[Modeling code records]
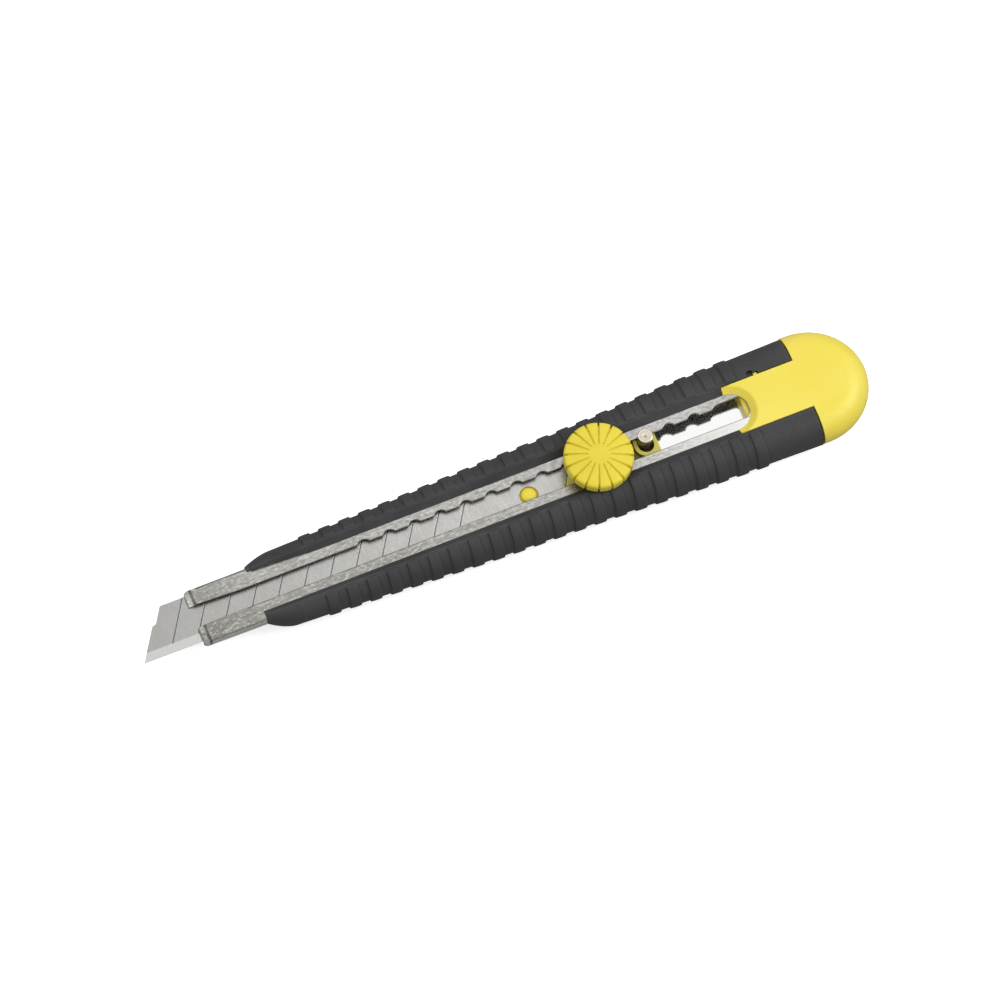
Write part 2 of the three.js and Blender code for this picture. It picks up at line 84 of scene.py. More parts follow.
# ---------------------------------------------------------------- driving dimensions, in millimetres
SHEET = 0.55
CHANNEL_BEND = 0.7
PRESSED_LENGTH = 1.5  # the rails' front ends are pressed down over this length
PRESSED_DROP = 0.95
PRONG_CORNER = 0.8  # radius of the prongs' outer front corners
SLOT_HALF = 1.85
SLOT_END_X = 42.6
SLOT_CORNER = 1.2
NOTCH_COUNT = 15
NOTCH_PITCH = 4.9
NOTCH_LAST_X = PIN_X + 3 * NOTCH_PITCH
NOTCH_RADIUS = 1.42
NOTCH_DEPTH = 0.64

SHOULDER_X = -47.2
SIDE_ROUND = 4.2
NOSE_SIDE_ROUND = 1.4
HALF_WIDTHS = [(SHOULDER_X, 7.3), (-28, 7.85), (-6, 8.65), (10, 9.05), (36, 10.15), (56, 10.6)]
NOSE_HALF_WIDTH = 5.65
NOSE_RISE = 1.9  # how far the back has risen at the shoulder
NOSE_TIP_RISE = 3.0
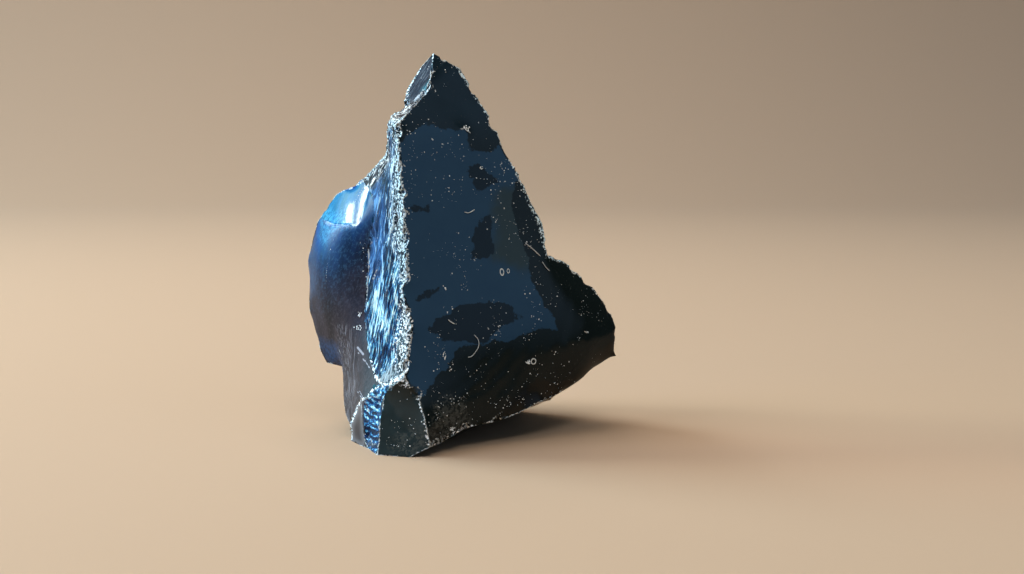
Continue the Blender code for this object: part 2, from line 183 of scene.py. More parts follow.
# The crushed ridges: x, y, z of each corner, and how far the crushing reaches from it.
CRUSHED = {
    "keel": [
        (-19, -14, 94.5, 2.2), (-18.5, -15.5, 89.5, 3.2), (-18, -17.5, 80.5, 4.6), (-17, -20, 65.5, 5.4),
        (-16, -21.6, 57, 4.2), (-15.5, -22.5, 51, 2.6), (-17.5, -24, 48, 1.6), (-16, -24.8, 43, 2.8),
        (-14.5, -25.5, 38, 4.2), (-15.5, -27.5, 30, 4.6), (-16.5, -29.5, 23, 2.2),
    ],
    "toe rim": [
        (-23.2, -24, 19.7, 0.6), (-16.5, -29.5, 23, 0.9), (-12.5, -29.5, 17.5, 0.35), (-10.5, -31, 11, 0.5),
        (-9, -31.5, 3, 0.7),
    ],
    "shelf rim": [
        (-9, 1, 115.5, 0.4), (-9.5, -4.5, 108.5, 0.35), (-10.5, -6.5, 104, 0.7), (-19, -14, 94.5, 2.2),
        (-22, -9, 96.5, 1.4),
    ],
    "tip rim": [(-13, 4, 111.5, 0.5), (-17, 3, 105, 0.8), (-18.5, -2, 99, 1.0), (-22, -9, 96.5, 1.4)],
    "slope rim": [
        (-22, -9, 96.5, 0.9), (-23, -6, 86, 0.9), (-29.5, 1, 79, 1.0), (-33, 4, 75.5, 0.7),
        (-39.5, 8, 73, 0.4),
    ],
    "band foot": [(-27.5, -15, 25.5, 0.3), (-25.4, -19.6, 20.8, 0.5), (-23.2, -24, 19.7, 0.7)],
    "ankle rim": [
        (-28.9, -18.7, 14, 0.4), (-30.5, -17, 14, 0.55), (-34.5, -10, 4.5, 0.6), (-34, -12, 0, 0.8),
    ],
    "strip rim": [(-23.2, -24, 19.7, 0.6), (-26.5, -20.2, 17.4, 0.4), (-28.9, -18.7, 14, 0.35)],
    "hem": [
        (-9, -31.5, 3, 1.2), (-6, -26.5, 3, 0.4), (0.5, -21.5, 6, 0.9), (5, -18.8, 6.4, 0.15),
        (10.5, -15.5, 7, 0.5), (16.5, -12, 8.5, 0.15), (22.5, -8.5, 11, 0.1), (29, -2.5, 12.5, 0.1),
    ],
    "right rim": [
        (-1, 2, 111, 0.9), (8.5, 1.5, 95, 0.4), (17, 2, 78, 0.6), (23.5, 3, 64.5, 1.2),
        (25.5, 2.5, 54.5, 0.7), (30.5, 7, 52, 0.5), (39.5, 10.5, 43.5, 0.3), (46, 12.5, 34, 0.3),
    ],
}

BRUISES = [  # where the dust of a blow still sits: x, z, how wide, how many grains
    (19.4, 23.4, 0.26, 26), (-5.1, 47.2, 0.3, 6), (0.8, 93.4, 0.4, 8), (5.5, 81.5, 0.4, 5),
    (-5.3, 28.7, 0.3, 5), (-5.1, 27.2, 0.3, 4), (-3.3, 23.9, 0.3, 4), (37.7, 30.6, 0.3, 5),
    (34.8, 29.1, 0.6, 5), (12.5, 13.0, 0.9, 9), (9, 12.5, 0.9, 7), (17, 13, 0.9, 8), (-3.2, 6.4, 0.3, 18),
    (-5, 14, 1.6, 12), (-2, 15, 1.2, 8), (-8, 10.5, 0.8, 8), (18.5, 62, 0.9, 8), (20, 58, 1.2, 9),
    (15.5, 61, 0.7, 5), (-31.5, 37.7, 0.35, 9), (-31.9, 33.9, 0.4, 8), (-30.7, 34.4, 0.25, 4),
]
RINGS = [  # x, z, sizes
    (11.5, 50.6, 0.6, 0.95), (13.4, 50.8, 0.42, 0.6), (21.0, 23.5, 0.8, 0.8), (0.9, 93.3, 0.6, 1.0),
]
FIBRES = [  # how thick, and the x and z of points along each
    (0.22, [(18.4, 58.7), (20.3, 57.1), (23.0, 54.5)]),
    (0.18, [(23.6, 52.7), (24.9, 50.8), (25.8, 49.9)]),
    (0.2, [(3.3, 33.0), (4.4, 31.5), (4.5, 29.7), (3.6, 28.1), (2.4, 26.9), (1.5, 26.8)]),
    (0.3, [(-4.2, 38.0), (-3.4, 37.3), (-2.5, 36.7)]),
    (0.2, [(0.3, 68.8), (1.4, 68.5), (2.6, 69.0), (3.2, 69.3)]),
]


def depth_in_one(points, outline):
    """How far inside one outline each (x, z) point lies, in millimetres: negative outside."""
    inside = np.zeros(len(points), bool)
    nearest = np.full(len(points), FAR)
    for a, b in zip(outline, outline[1:] + outline[:1]):
        a, b = np.array(a, float), np.array(b, float)
        side = b - a
        share = np.clip(((points - a) @ side) / (side @ side), 0, 1)
        nearest = np.minimum(nearest, np.linalg.norm(points - a - share[:, None] * side, axis=1))
        spans = (a[1] > points[:, 1]) != (b[1] > points[:, 1])
        rise = side[1] if side[1] else 1e-9
        inside ^= spans & (points[:, 0] < a[0] + (points[:, 1] - a[1]) / rise * side[0])
    return np.where(inside, nearest, -nearest)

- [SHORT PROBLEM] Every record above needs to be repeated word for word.

- [SOLUTION FOR THIS PROBLEM]
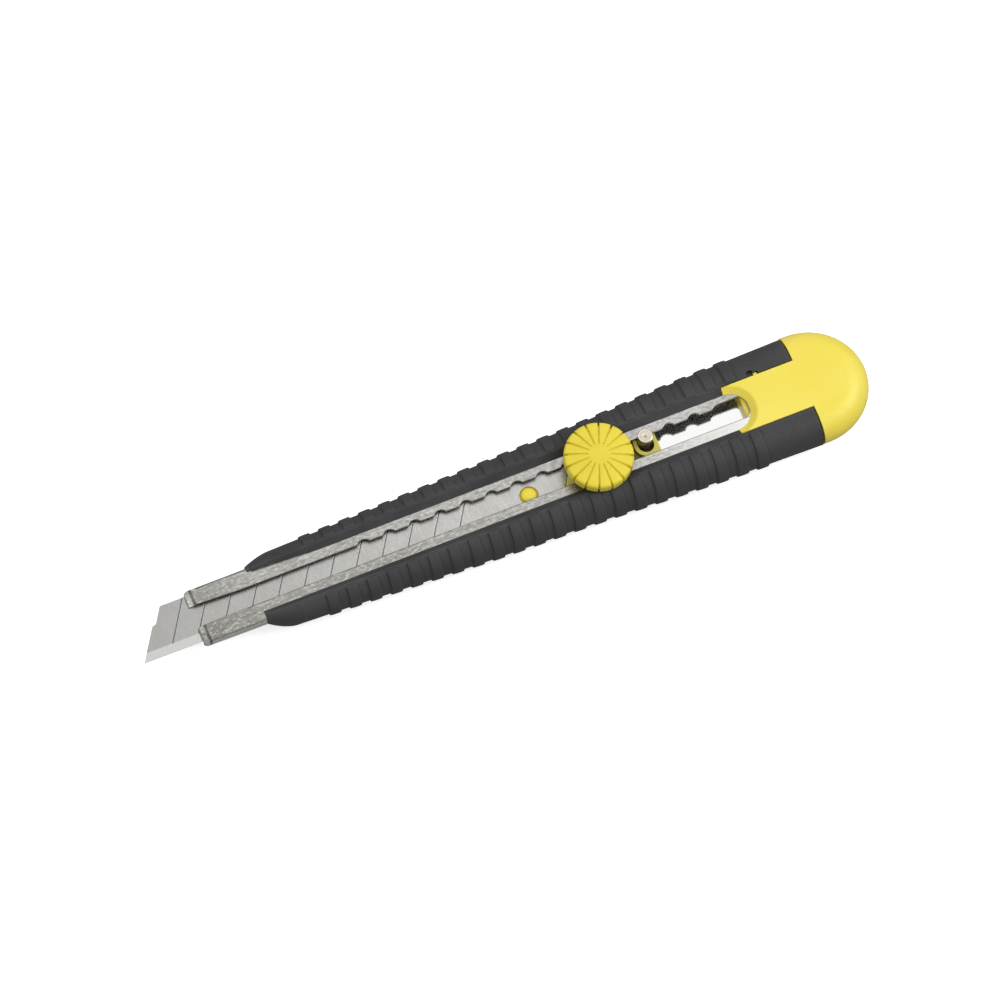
Write part 2 of the three.js and Blender code for this picture. It picks up at line 84 of scene.py. More parts follow.
# ---------------------------------------------------------------- driving dimensions, in millimetres
SHEET = 0.55
CHANNEL_BEND = 0.7
PRESSED_LENGTH = 1.5  # the rails' front ends are pressed down over this length
PRESSED_DROP = 0.95
PRONG_CORNER = 0.8  # radius of the prongs' outer front corners
SLOT_HALF = 1.85
SLOT_END_X = 42.6
SLOT_CORNER = 1.2
NOTCH_COUNT = 15
NOTCH_PITCH = 4.9
NOTCH_LAST_X = PIN_X + 3 * NOTCH_PITCH
NOTCH_RADIUS = 1.42
NOTCH_DEPTH = 0.64

SHOULDER_X = -47.2
SIDE_ROUND = 4.2
NOSE_SIDE_ROUND = 1.4
HALF_WIDTHS = [(SHOULDER_X, 7.3), (-28, 7.85), (-6, 8.65), (10, 9.05), (36, 10.15), (56, 10.6)]
NOSE_HALF_WIDTH = 5.65
NOSE_RISE = 1.9  # how far the back has risen at the shoulder
NOSE_TIP_RISE = 3.0
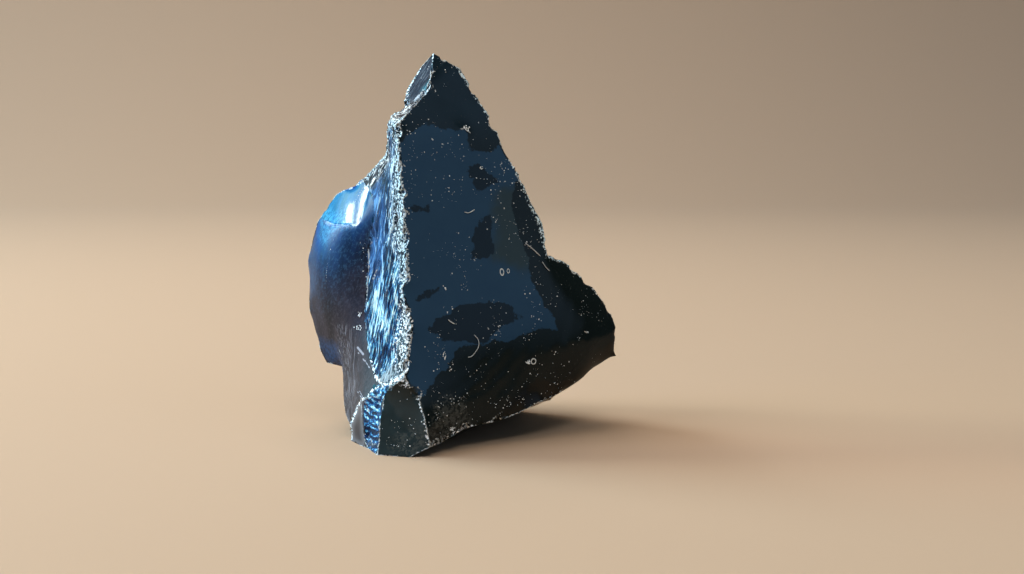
Continue the Blender code for this object: part 2, from line 183 of scene.py. More parts follow.
# The crushed ridges: x, y, z of each corner, and how far the crushing reaches from it.
CRUSHED = {
    "keel": [
        (-19, -14, 94.5, 2.2), (-18.5, -15.5, 89.5, 3.2), (-18, -17.5, 80.5, 4.6), (-17, -20, 65.5, 5.4),
        (-16, -21.6, 57, 4.2), (-15.5, -22.5, 51, 2.6), (-17.5, -24, 48, 1.6), (-16, -24.8, 43, 2.8),
        (-14.5, -25.5, 38, 4.2), (-15.5, -27.5, 30, 4.6), (-16.5, -29.5, 23, 2.2),
    ],
    "toe rim": [
        (-23.2, -24, 19.7, 0.6), (-16.5, -29.5, 23, 0.9), (-12.5, -29.5, 17.5, 0.35), (-10.5, -31, 11, 0.5),
        (-9, -31.5, 3, 0.7),
    ],
    "shelf rim": [
        (-9, 1, 115.5, 0.4), (-9.5, -4.5, 108.5, 0.35), (-10.5, -6.5, 104, 0.7), (-19, -14, 94.5, 2.2),
        (-22, -9, 96.5, 1.4),
    ],
    "tip rim": [(-13, 4, 111.5, 0.5), (-17, 3, 105, 0.8), (-18.5, -2, 99, 1.0), (-22, -9, 96.5, 1.4)],
    "slope rim": [
        (-22, -9, 96.5, 0.9), (-23, -6, 86, 0.9), (-29.5, 1, 79, 1.0), (-33, 4, 75.5, 0.7),
        (-39.5, 8, 73, 0.4),
    ],
    "band foot": [(-27.5, -15, 25.5, 0.3), (-25.4, -19.6, 20.8, 0.5), (-23.2, -24, 19.7, 0.7)],
    "ankle rim": [
        (-28.9, -18.7, 14, 0.4), (-30.5, -17, 14, 0.55), (-34.5, -10, 4.5, 0.6), (-34, -12, 0, 0.8),
    ],
    "strip rim": [(-23.2, -24, 19.7, 0.6), (-26.5, -20.2, 17.4, 0.4), (-28.9, -18.7, 14, 0.35)],
    "hem": [
        (-9, -31.5, 3, 1.2), (-6, -26.5, 3, 0.4), (0.5, -21.5, 6, 0.9), (5, -18.8, 6.4, 0.15),
        (10.5, -15.5, 7, 0.5), (16.5, -12, 8.5, 0.15), (22.5, -8.5, 11, 0.1), (29, -2.5, 12.5, 0.1),
    ],
    "right rim": [
        (-1, 2, 111, 0.9), (8.5, 1.5, 95, 0.4), (17, 2, 78, 0.6), (23.5, 3, 64.5, 1.2),
        (25.5, 2.5, 54.5, 0.7), (30.5, 7, 52, 0.5), (39.5, 10.5, 43.5, 0.3), (46, 12.5, 34, 0.3),
    ],
}

BRUISES = [  # where the dust of a blow still sits: x, z, how wide, how many grains
    (19.4, 23.4, 0.26, 26), (-5.1, 47.2, 0.3, 6), (0.8, 93.4, 0.4, 8), (5.5, 81.5, 0.4, 5),
    (-5.3, 28.7, 0.3, 5), (-5.1, 27.2, 0.3, 4), (-3.3, 23.9, 0.3, 4), (37.7, 30.6, 0.3, 5),
    (34.8, 29.1, 0.6, 5), (12.5, 13.0, 0.9, 9), (9, 12.5, 0.9, 7), (17, 13, 0.9, 8), (-3.2, 6.4, 0.3, 18),
    (-5, 14, 1.6, 12), (-2, 15, 1.2, 8), (-8, 10.5, 0.8, 8), (18.5, 62, 0.9, 8), (20, 58, 1.2, 9),
    (15.5, 61, 0.7, 5), (-31.5, 37.7, 0.35, 9), (-31.9, 33.9, 0.4, 8), (-30.7, 34.4, 0.25, 4),
]
RINGS = [  # x, z, sizes
    (11.5, 50.6, 0.6, 0.95), (13.4, 50.8, 0.42, 0.6), (21.0, 23.5, 0.8, 0.8), (0.9, 93.3, 0.6, 1.0),
]
FIBRES = [  # how thick, and the x and z of points along each
    (0.22, [(18.4, 58.7), (20.3, 57.1), (23.0, 54.5)]),
    (0.18, [(23.6, 52.7), (24.9, 50.8), (25.8, 49.9)]),
    (0.2, [(3.3, 33.0), (4.4, 31.5), (4.5, 29.7), (3.6, 28.1), (2.4, 26.9), (1.5, 26.8)]),
    (0.3, [(-4.2, 38.0), (-3.4, 37.3), (-2.5, 36.7)]),
    (0.2, [(0.3, 68.8), (1.4, 68.5), (2.6, 69.0), (3.2, 69.3)]),
]


def depth_in_one(points, outline):
    """How far inside one outline each (x, z) point lies, in millimetres: negative outside."""
    inside = np.zeros(len(points), bool)
    nearest = np.full(len(points), FAR)
    for a, b in zip(outline, outline[1:] + outline[:1]):
        a, b = np.array(a, float), np.array(b, float)
        side = b - a
        share = np.clip(((points - a) @ side) / (side @ side), 0, 1)
        nearest = np.minimum(nearest, np.linalg.norm(points - a - share[:, None] * side, axis=1))
        spans = (a[1] > points[:, 1]) != (b[1] > points[:, 1])
        rise = side[1] if side[1] else 1e-9
        inside ^= spans & (points[:, 0] < a[0] + (points[:, 1] - a[1]) / rise * side[0])
    return np.where(inside, nearest, -nearest)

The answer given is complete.